Na época, analistas avaliaram que Obama pretendia "refundar" as relações com o Brasil. No plano diplomático, os países estavam à deriva um do outro, após o veemente rechaço americano ao esboço de um acordo nuclear negociado pelo ex-presidente Luiz Inácio Lula da Silva e seu colega turco com o Irã.
Nas Américas, o recém-empossado governo hondurenho, ao qual Brasil e EUA se opuseram a princípio, também foi alvo de atritos, depois que Washington cedeu às pressões domésticas e reconheceu o governo de Porfírio Lobo.
"Esta visita é uma continuação do exercício de retomar a confiança mútua, que começou com a visita de Obama", disse o diretor do Brazil Institute.
Entretanto, a decisão do governo americano de não receber a presidente Dilma em visita de Estado tem criado polêmica e, para muitos, enviado precisamente um sinal contrário a essa resolução.
"Dilma vem com uma abordagem muito mais de botar a mão na massa, de fazer negócios. Mas é possível notar, entre os seus diplomatas, que há uma certa decepção por esta visita não ser de Estado", avaliou o analista João Augusto de Castro Neves, do think tank Eurasia Group em Washington.

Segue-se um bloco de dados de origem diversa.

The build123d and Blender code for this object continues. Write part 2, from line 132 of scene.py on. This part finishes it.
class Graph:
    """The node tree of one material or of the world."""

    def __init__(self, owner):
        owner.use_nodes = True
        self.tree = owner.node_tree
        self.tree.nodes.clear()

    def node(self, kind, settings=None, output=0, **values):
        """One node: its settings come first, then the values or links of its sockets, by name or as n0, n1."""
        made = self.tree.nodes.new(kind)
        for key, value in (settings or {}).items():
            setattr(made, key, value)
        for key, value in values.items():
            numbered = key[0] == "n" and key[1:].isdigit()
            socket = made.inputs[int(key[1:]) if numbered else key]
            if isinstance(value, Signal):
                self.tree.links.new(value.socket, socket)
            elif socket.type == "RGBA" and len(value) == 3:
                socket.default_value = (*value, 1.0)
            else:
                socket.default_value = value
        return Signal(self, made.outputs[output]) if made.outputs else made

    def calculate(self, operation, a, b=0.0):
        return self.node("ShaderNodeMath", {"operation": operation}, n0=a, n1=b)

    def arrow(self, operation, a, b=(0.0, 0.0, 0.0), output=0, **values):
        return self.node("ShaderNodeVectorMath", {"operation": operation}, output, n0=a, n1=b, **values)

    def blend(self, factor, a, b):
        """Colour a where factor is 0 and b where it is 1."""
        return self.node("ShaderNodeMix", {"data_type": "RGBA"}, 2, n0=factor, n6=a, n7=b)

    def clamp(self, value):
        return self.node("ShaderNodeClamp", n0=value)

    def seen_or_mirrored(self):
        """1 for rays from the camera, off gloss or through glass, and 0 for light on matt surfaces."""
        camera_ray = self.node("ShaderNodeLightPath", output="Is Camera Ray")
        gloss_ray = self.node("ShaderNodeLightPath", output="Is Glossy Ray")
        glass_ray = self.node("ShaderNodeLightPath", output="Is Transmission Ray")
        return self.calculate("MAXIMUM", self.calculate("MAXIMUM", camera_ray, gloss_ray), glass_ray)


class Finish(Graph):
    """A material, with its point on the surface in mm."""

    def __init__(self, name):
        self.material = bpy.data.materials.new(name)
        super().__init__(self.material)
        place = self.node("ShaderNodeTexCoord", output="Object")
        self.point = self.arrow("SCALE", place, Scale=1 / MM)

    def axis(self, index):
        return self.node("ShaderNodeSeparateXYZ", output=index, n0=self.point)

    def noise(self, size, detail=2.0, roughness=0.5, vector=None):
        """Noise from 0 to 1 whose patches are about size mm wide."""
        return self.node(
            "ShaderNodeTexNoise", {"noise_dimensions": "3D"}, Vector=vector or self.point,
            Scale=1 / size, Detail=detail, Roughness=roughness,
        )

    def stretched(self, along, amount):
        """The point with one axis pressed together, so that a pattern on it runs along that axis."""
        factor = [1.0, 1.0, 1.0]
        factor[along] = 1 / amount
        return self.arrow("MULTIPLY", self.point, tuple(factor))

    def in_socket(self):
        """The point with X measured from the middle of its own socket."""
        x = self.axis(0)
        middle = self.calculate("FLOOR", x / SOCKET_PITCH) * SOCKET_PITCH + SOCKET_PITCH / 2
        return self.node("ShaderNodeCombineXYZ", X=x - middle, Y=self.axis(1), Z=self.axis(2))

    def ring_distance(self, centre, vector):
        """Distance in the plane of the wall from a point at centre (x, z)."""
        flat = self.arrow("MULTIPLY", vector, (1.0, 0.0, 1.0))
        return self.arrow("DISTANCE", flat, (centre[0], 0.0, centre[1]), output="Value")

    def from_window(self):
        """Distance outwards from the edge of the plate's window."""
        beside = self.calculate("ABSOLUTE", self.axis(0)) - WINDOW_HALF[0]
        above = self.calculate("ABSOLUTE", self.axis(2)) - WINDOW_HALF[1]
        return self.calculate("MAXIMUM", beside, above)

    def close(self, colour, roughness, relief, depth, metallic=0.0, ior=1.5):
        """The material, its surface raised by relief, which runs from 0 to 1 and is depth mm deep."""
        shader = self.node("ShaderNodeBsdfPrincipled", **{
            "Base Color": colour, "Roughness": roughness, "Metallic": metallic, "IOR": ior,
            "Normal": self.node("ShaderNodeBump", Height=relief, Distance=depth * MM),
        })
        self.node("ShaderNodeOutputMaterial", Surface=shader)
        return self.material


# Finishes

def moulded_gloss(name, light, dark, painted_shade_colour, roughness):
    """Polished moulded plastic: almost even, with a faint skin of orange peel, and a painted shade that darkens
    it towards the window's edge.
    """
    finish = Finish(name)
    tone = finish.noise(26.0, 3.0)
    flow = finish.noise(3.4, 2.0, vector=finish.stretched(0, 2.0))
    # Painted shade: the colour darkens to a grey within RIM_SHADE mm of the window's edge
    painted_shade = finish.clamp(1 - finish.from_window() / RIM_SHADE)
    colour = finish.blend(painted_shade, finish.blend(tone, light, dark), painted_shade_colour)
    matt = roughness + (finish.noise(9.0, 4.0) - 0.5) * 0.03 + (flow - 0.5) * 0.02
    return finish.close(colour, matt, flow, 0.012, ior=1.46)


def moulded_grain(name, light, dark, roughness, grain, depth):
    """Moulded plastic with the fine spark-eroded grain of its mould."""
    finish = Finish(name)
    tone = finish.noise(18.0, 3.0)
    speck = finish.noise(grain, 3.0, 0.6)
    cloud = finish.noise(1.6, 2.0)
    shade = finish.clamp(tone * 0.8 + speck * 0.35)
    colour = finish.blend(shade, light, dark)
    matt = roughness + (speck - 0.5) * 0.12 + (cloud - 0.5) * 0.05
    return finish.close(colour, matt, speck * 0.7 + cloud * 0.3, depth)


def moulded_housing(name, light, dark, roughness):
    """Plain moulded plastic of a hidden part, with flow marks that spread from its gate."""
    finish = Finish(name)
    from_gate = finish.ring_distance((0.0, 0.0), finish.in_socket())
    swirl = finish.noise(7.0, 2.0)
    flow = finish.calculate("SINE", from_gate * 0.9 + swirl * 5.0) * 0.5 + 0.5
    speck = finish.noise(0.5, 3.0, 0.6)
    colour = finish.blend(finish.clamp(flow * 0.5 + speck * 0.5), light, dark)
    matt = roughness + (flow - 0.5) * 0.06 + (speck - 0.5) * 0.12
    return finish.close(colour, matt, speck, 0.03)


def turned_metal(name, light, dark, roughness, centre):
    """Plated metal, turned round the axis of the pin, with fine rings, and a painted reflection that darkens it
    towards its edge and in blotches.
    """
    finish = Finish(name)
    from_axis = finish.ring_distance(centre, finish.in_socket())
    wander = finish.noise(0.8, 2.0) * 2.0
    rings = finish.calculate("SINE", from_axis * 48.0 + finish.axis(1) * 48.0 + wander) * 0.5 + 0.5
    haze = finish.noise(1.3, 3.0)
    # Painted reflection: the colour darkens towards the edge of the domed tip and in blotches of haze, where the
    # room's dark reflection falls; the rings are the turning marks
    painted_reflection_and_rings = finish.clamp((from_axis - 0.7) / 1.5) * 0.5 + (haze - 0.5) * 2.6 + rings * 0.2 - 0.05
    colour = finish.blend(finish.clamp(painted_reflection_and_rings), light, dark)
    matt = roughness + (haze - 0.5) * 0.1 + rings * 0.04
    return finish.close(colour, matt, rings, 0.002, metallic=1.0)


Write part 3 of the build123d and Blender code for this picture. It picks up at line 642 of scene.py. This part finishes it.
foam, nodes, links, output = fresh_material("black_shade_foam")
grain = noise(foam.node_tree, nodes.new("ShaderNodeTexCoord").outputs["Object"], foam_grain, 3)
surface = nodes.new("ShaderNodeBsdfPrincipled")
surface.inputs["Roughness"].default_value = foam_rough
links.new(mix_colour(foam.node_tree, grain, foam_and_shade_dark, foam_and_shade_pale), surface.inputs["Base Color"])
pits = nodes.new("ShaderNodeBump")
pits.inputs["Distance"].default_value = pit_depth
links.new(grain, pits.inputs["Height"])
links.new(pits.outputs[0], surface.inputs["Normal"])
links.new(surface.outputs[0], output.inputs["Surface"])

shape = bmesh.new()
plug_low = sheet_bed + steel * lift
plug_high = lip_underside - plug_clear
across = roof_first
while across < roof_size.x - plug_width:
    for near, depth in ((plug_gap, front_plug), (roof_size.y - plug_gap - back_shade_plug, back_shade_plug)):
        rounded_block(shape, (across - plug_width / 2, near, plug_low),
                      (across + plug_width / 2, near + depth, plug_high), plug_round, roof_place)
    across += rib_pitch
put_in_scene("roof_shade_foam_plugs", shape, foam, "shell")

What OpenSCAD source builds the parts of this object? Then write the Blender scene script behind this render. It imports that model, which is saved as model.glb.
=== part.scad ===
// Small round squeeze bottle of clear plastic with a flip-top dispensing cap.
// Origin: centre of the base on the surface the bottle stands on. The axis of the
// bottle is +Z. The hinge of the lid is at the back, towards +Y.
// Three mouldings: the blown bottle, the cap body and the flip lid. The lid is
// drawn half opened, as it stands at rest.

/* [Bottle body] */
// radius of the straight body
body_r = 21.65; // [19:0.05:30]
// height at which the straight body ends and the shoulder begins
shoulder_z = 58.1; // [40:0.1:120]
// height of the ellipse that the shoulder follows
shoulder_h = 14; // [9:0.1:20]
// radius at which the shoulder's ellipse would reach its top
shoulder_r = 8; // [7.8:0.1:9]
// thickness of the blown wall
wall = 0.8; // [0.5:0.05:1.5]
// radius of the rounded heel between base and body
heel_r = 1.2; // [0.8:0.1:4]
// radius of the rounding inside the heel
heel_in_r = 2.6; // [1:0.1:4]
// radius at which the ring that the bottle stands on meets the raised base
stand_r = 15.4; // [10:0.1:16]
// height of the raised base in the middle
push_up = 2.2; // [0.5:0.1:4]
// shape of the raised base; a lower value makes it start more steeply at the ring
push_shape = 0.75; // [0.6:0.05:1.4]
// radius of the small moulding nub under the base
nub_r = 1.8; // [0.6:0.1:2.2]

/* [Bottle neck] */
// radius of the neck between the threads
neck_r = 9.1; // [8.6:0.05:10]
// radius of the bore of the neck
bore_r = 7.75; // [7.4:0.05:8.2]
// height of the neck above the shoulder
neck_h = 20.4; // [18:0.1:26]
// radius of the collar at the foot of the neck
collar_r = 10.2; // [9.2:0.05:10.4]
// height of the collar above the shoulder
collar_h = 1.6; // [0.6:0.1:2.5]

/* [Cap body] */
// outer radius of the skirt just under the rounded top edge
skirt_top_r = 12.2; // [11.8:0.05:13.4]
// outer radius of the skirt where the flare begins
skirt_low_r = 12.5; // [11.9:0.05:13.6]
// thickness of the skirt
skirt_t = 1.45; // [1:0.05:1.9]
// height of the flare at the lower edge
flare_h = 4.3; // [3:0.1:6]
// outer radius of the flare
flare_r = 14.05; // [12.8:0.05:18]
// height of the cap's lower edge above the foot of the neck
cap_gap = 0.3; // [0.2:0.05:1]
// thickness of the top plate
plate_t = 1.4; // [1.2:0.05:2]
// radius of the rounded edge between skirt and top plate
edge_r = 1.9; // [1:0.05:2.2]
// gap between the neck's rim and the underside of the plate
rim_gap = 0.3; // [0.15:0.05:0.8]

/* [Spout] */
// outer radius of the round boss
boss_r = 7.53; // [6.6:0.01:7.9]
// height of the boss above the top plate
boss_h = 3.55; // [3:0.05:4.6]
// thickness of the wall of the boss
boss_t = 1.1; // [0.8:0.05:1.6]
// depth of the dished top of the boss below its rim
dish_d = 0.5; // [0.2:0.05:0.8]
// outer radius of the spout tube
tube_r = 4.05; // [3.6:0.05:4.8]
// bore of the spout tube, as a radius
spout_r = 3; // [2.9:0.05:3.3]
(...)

"O Brasil se compara a Índia e China, que tiveram recepções de Estado. Hoje, o Brasil se vê como uma importante potência emergente, com uma agenda global", acrescentou.
Perda de importância
Os dois maiores e mais influente países do continente têm uma longa história de cooperação, mas uma desconfiança mútua e divergências políticas impossibilitaram o aprofundamento das relações bilaterais.
Entre 2001 e 2011, na década que viu a emergência da China como potência e parceira comercial do Brasil, o comércio entre Brasil e EUA cresceu 120%, para US$ 60 bilhões.
Entretanto, representa hoje 12% do comércio brasileiro com o exterior – metade do patamar em que estava dez anos atrás.
No mesmo período, o comércio com a China se multiplicou inúmeras vezes, chegando a US$ 77 bilhões em 2011.
Peter Hakim, presidente emérito do Interamerican Dialogue, em Washington, acha que na relação entre Brasil e Estados Unidos "parece que está faltando alguma coisa".
Os dois países têm muito a oferecer um ao outro, mas precisam começar (a cooperar mais).
Hora de começar
Para os analistas, a visita de Dilma oferece uma oportunidade para o início deste diálogo mais aprofundado.
Neves crê que o fato de a visita de Dilma não ser de Estado possa reduzir a pompa do encontro com Obama e "abrir caminho para os temas que são de fato importantes".
Dilma, muito mais discreta na sua atuação internacional que Luiz Inácio Lula da Silva, pode não despertar em Obama o mesmo entusiasmo que seu predecessor. Entretanto, eles podem ser bons colegas de trabalho, avaliaram os especialistas.
Paulo Sotero considera positivo que Dilma esteja "mais focada em resolver os desafios do Brasil".
Como exemplo, ele cita "a produtividade da economia, o aumento da competitividade – especialmente no setor industrial – e os deficits em infraestrutura e educação, que ficaram aparentes com o recente sucesso econômico do Brasil".